Explosions in Kabul, Afghan Opposition Blamed
Tuesday September 11 8:55 PM ET
KABUL (Reuters) - Forces fighting Afghanistan ruling Taliban launched a helicopter missile strike at Kabul airport early Wednesday, destroying two planes, a Pakistan-based Afghan news agency reported.
Officials in Washington earlier denied that the blasts, which followed terror attacks in the United States, were a retaliatory U.S. strike on Afghanistan, which is sheltering Saudi militant and terror suspect Osama bin Laden.
The Afghan Islamic Press (AIP), quoting its own sources, said Northern Alliance forces had destroyed two planes at Kabul airport and hit an ammunition dump nearby.
``AIP has learned from reliable sources that this attack was carried out by one helicopter... and two planes at the airport were destroyed,'' the agency said.
``There were explosions at the airport which set an ammunition depot on fire,'' it added.
There was no word on any casualties from the attack, which occurred as Kabul was under its daily night-time curfew.
Dramatic live television pictures on CNN showed explosions lighting up the night sky and tracer rounds being fired from the ground.
``In no way is the United States government connected with those explosions,'' Defense Secretary Donald Rumsfeld told reporters in Washington.
The Taliban's ambassador to Pakistan said there had been an explosion near Kabul airport.
``There has been some sort of explosion near the airport but I do not know how much damage there has been,'' Abdul Salam Zaeef told Reuters in Islamabad after contacting Kabul.

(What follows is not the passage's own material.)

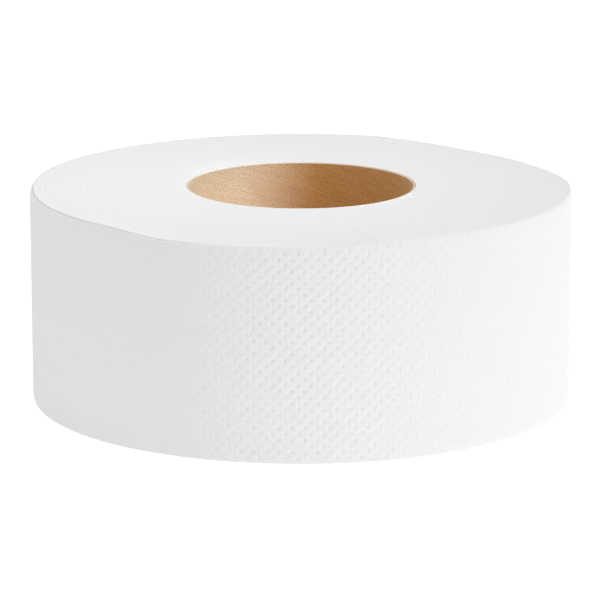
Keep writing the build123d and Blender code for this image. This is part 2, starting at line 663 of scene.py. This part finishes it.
def add_node(tree, kind, inputs=None, **settings):
    """Adds a shader node and gives its inputs, by name or number, a value or a link."""
    node = tree.nodes.new("ShaderNode" + kind)
    for name, value in settings.items():
        setattr(node, name, value)
    for name, value in (inputs or {}).items():
        if isinstance(value, bpy.types.NodeSocket):
            tree.links.new(value, node.inputs[name])
        else:
            node.inputs[name].default_value = value
    return node


def new_material(name):
    """A material with an empty node tree, and that tree."""
    material = bpy.data.materials.new(name)
    material.use_nodes = True
    material.node_tree.nodes.clear()
    return material, material.node_tree


PURE_WHITE = linear("ffffff")

# %% [markdown]
# Toilet tissue is creped: a blade scrapes the wet web off its drying drum and crumples it into
# ripples finer than the eye can count, which run across the strip, so they stand upright on the
# roll. That gives a chalky, matt white with no shine at all. The ripples are drawn about three
# times as coarse as real ones, or they wouldn't show at this distance. They and the fibres are a
# bump on the piece's own UV map, which follows the strip round the roll. The white is the same
# on the sheet and on its slit edges, so it is written once for both. Widths and lengths of
# patterns are in millimetres.

# %% Creped two-ply tissue
CHALKY_WHITE = {
    "Base Color": linear("f5f5f5"),
    "Roughness": 0.9,
    "Diffuse Roughness": 0.5,
    "Specular IOR Level": 0.15,
}
CREPE_WIDTH = 0.9
CREPE_LENGTH = 4
CREPE_DEPTH = 0.26 * MM
FIBRE_SIZE = 0.7
FIBRE_DEPTH = 0.02 * MM

creped_tissue, tree = new_material("creped two-ply tissue")
surface = add_node(tree, "UVMap", uv_map=wrap.data.uv_layers[0].name)
strip = (turn_length / MM, ROLL_HEIGHT / MM, 1)
in_mm = add_node(tree, "Mapping", {"Vector": surface.outputs[0], "Scale": strip})
along_crepe = (1 / CREPE_WIDTH, 1 / CREPE_LENGTH, 1)
stretched = add_node(tree, "Mapping", {"Vector": in_mm.outputs[0], "Scale": along_crepe})
crepe = add_node(
    tree, "TexNoise", {"Vector": stretched.outputs[0], "Scale": 1, "Detail": 3, "Roughness": 0.55}
)
fibres = add_node(
    tree, "TexNoise", {"Vector": in_mm.outputs[0], "Scale": 1 / FIBRE_SIZE, "Detail": 4}
)
crepe_bump = add_node(
    tree, "Bump", {"Strength": 1, "Distance": CREPE_DEPTH, "Height": crepe.outputs["Fac"]}
)
fibre_bump = add_node(
    tree,
    "Bump",
    {
        "Strength": 1,
        "Distance": FIBRE_DEPTH,
        "Height": fibres.outputs["Fac"],
        "Normal": crepe_bump.outputs[0],
    },
)
shader = add_node(tree, "BsdfPrincipled", {**CHALKY_WHITE, "Normal": fibre_bump.outputs[0]})
add_node(tree, "OutputMaterial", {"Surface": shader.outputs[0]})
print(f"{creped_tissue.name}: crepe {CREPE_WIDTH} mm wide")

# %% [markdown]
# The end faces are the same tissue, but cut: a saw or a slitting blade leaves each turn's edge as
# a line of loose fibre ends. The turns are 0.3 mm apart, too fine to show, so their lines are
# drawn three times as wide. The pattern needs the distance from the roll's axis, which comes from the
# Object coordinates: their length with z left out. The direction goes in as well, as a short
# vector, so that a line fades and comes back on its way round without a break anywhere.

# %% Slit edges of the tissue
TURN_LINE_WIDTH = 0.9
TURN_LINE_DEPTH = 0.06 * MM
TURN_LINE_CHANGES = 6
FUZZ_SIZE = 0.8
FUZZ_DEPTH = 0.01 * MM

slit_tissue, tree = new_material("slit edges of wound tissue")
place = add_node(tree, "TexCoord")
flat_in_mm = (1 / MM, 1 / MM, 0)
flat = add_node(tree, "Mapping", {"Vector": place.outputs["Object"], "Scale": flat_in_mm})
radius = add_node(tree, "VectorMath", {0: flat.outputs[0]}, operation="LENGTH")
heading = add_node(tree, "VectorMath", {0: flat.outputs[0]}, operation="NORMALIZE")
scaled = add_node(
    tree, "VectorMath", {0: heading.outputs[0], "Scale": TURN_LINE_CHANGES}, operation="SCALE"
)
parts = add_node(tree, "SeparateXYZ", {"Vector": scaled.outputs[0]})
lines_at = add_node(
    tree,
    "CombineXYZ",
    {"X": parts.outputs["X"], "Y": parts.outputs["Y"], "Z": radius.outputs["Value"]},
)
across_lines = add_node(
    tree, "Mapping", {"Vector": lines_at.outputs[0], "Scale": (1, 1, 1 / TURN_LINE_WIDTH)}
)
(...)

Residents in Kabul, which is largely in ruins after long conflict, said they heard loud explosions as at least one helicopter flew in.
``I heard some helicopters come and fired rockets and the Taliban fired back and the helicopters went away and now the situation is calm,'' said one resident.

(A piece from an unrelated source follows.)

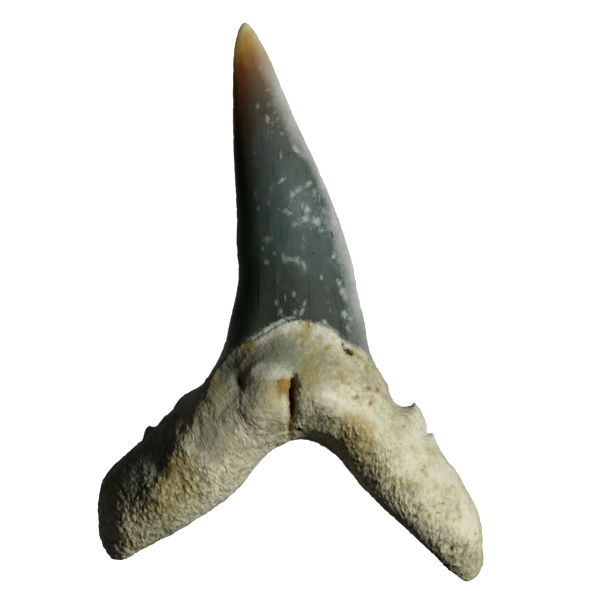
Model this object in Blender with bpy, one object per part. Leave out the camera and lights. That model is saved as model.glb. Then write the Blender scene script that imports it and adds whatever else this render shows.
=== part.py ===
"""A fossil shark tooth: one solid, a slender crown on a root of two spreading lobes.

The tooth lies on the plane Z = 0 on its labial (outer) face, with its lingual (inner) face up.
Its tip points towards +Y, its root towards -Y, and the origin is in the middle of its footprint.

The solid is a sheet of triangles that fills the tooth's outline, once for each face. Each sheet
is pushed out from the rim like a skin held along the outline and blown up, which makes round
root lobes and a crown whose two faces meet in cutting edges. Bosses, the nutrient groove, the
neck and the ledge under the right lobe are then shaped on that skin.

Every length below is in millimetres. MM turns it into metres where the mesh is made.
"""

import bpy
import numpy as np
from mathutils import Vector, noise
from mathutils.geometry import delaunay_2d_cdt

MM = 0.001

# Driving dimensions.
TOOTH_LENGTH = 32.0
# Rise of the crown's inner face over its edges, by half its width, at each y. The tip is flatter.
CROWN_LINGUAL_BULGE = [(-1.0, 0.77), (8.5, 0.77), (11.0, 0.69), (12.6, 0.55), (14.5, 0.42), (16.0, 0.4)]
CROWN_LABIAL_BULGE = 0.24  # the same for the outer face, which is flat all along
CROWN_SHARPNESS = 0.72  # 0.5 is an oval section, and 1 has the keenest edges
ROOT_LINGUAL_BULGE = 1.12  # rise of a lobe's inner face over its rim, by half its width
ROOT_LABIAL_BULGE = 0.98

# Fineness of the triangles: the gaps between points, and the rows that follow a line.
RIM_SPACING = 0.34
INSIDE_SPACING = 0.42
INSET_ROWS = ((0.09, 0.08), (0.29, 0.17), (0.58, 0.25))  # depth inside the rim, least gap
GROOVE_ROWS, GROOVE_SPACING = (0.0, 0.17, -0.17, 0.36, -0.36, 0.62, -0.62), 0.25
LEDGE_ROWS, LEDGE_SPACING = (-0.12, 0.14), 0.3

# The outline seen from the lingual side, from the tip down the left edge and round. Each
# stretch is a smooth curve that starts in the corner where the last one ends.
CROWN_LEFT_EDGE = [
    (-2.60, 16.00), (-2.86, 15.65), (-3.05, 15.05), (-3.19, 14.10), (-3.24, 12.65), (-3.24, 10.45),
    (-3.20, 8.65), (-3.08, 6.35), (-3.00, 4.65), (-3.02, 3.20), (-2.90, 1.50), (-3.03, 0.45),
    (-3.30, -0.70), (-3.55, -1.85), (-3.95, -3.05), (-4.55, -4.10), (-4.90, -4.65), (-5.40, -4.95),
    (-6.35, -5.60), (-6.60, -6.10), (-7.30, -6.70), (-7.50, -7.10),
]  # fmt: skip
LEFT_CUSPLET_TOP = [(-7.50, -7.10), (-7.75, -7.15), (-8.00, -7.05)]
LEFT_CUSPLET_SIDE = [(-8.00, -7.05), (-8.30, -7.40), (-8.32, -7.80), (-8.65, -8.05)]
LEFT_LOBE = [
    (-8.65, -8.05), (-9.35, -8.70), (-10.05, -9.35), (-10.60, -10.05), (-10.83, -10.80),
    (-10.95, -12.00), (-10.85, -13.25), (-10.50, -14.25), (-10.05, -14.70), (-9.50, -14.75),
    (-8.85, -14.40), (-7.85, -13.82), (-6.60, -13.17), (-5.15, -12.30), (-3.50, -11.17),
    (-2.56, -10.25), (-1.83, -9.32), (-1.22, -8.63), (-0.55, -8.20), (0.05, -7.97), (0.65, -7.85),
    (1.35, -7.97), (2.15, -8.38), (2.90, -9.00), (3.40, -9.70), (3.85, -10.25), (4.65, -11.10),
    (5.40, -11.85), (6.15, -12.50), (7.00, -13.30), (7.95, -14.20), (8.70, -14.95), (9.55, -15.70),
    (10.10, -16.00), (10.55, -15.80), (10.95, -15.20), (11.04, -13.95), (10.92, -12.55),
    (10.58, -11.60), (9.97, -10.45), (9.44, -9.55), (8.75, -8.70), (8.42, -8.10), (8.15, -7.45),
]  # fmt: skip
RIGHT_OUTER_CUSPLET = [(8.15, -7.45), (7.98, -7.55), (7.78, -7.50)]
RIGHT_STEP = [(7.78, -7.50), (7.82, -7.05), (7.58, -6.35), (7.12, -5.70)]
CROWN_RIGHT_EDGE = [
    (7.12, -5.70), (6.85, -5.92), (6.35, -5.98), (5.95, -5.70), (5.72, -5.30), (5.62, -4.75),
    (5.33, -4.25), (4.89, -3.55), (4.58, -2.85), (4.42, -2.10), (4.25, -1.10), (3.99, 0.00),
    (3.76, 1.05), (3.63, 1.90), (3.12, 3.65), (2.85, 4.50), (2.37, 5.75), (1.21, 8.45), (0.53, 9.85),
    (-0.56, 12.45), (-1.19, 13.95), (-1.72, 14.95), (-2.06, 15.50), (-2.33, 15.85), (-2.60, 16.00),
]  # fmt: skip
OUTLINE = (
    CROWN_LEFT_EDGE,
    LEFT_CUSPLET_TOP,
    LEFT_CUSPLET_SIDE,
    LEFT_LOBE,
    RIGHT_OUTER_CUSPLET,
    RIGHT_STEP,
    CROWN_RIGHT_EDGE,
)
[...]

The Taliban have been fighting guerrilla rivals north of Kabul, launching a fresh push against their positions Monday night after veteran opposition commander Ahmad Shah Masood was wounded in an assassination attempt inside Afghanistan on Sunday.
The Taliban have denied involvement in that attack, which was believed to have been carried out by two Arabs posing as journalists.

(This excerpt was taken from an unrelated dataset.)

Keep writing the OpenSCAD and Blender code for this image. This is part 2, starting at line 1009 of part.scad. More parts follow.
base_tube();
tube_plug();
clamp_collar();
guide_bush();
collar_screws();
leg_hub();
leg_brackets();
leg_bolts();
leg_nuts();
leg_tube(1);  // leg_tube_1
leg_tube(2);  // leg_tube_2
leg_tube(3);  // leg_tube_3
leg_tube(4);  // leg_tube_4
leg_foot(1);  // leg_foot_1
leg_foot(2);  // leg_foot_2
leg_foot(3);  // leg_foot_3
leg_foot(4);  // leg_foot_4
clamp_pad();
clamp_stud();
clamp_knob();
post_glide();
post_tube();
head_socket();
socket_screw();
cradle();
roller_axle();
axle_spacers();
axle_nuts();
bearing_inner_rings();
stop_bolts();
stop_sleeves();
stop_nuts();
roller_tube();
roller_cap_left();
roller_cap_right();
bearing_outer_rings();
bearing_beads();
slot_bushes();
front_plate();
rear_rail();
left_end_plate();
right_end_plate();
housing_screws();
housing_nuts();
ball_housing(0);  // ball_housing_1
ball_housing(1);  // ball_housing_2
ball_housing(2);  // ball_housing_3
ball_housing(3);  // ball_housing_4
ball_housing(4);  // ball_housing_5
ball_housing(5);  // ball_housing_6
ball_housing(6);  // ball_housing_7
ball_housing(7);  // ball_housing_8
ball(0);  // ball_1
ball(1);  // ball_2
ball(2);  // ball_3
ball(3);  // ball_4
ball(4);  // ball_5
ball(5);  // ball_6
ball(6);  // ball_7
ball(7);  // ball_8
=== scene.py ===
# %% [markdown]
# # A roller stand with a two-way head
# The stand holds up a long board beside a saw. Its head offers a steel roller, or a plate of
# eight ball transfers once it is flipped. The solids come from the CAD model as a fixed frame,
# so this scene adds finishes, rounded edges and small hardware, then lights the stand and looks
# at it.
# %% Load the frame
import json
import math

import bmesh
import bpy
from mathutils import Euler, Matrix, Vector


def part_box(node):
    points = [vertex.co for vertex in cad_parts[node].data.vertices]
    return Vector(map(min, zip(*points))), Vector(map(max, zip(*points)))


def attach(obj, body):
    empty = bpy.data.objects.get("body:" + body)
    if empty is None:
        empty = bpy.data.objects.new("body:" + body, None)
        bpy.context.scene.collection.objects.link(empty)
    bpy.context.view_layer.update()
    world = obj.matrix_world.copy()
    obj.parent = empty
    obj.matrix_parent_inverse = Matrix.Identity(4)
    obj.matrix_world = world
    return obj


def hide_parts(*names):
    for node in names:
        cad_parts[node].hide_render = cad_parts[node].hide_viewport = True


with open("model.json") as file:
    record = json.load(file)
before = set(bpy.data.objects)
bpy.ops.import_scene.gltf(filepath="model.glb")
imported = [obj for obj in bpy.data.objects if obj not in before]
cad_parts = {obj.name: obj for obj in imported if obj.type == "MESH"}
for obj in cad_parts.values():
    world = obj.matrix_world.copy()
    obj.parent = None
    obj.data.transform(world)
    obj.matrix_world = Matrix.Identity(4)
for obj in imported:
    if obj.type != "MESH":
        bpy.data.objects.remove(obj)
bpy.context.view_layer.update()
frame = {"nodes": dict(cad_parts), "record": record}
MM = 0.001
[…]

No group has claimed responsibility for Tuesday's attacks in the United States, in which two passenger jets plowed into New York's World Trade Center and another crashed into the Pentagon.
The hard-line Islamist Taliban moved to swiftly condemn the attacks in New York and said bin Laden was incapable of mounting such a complex operation from poverty-stricken Afghanistan.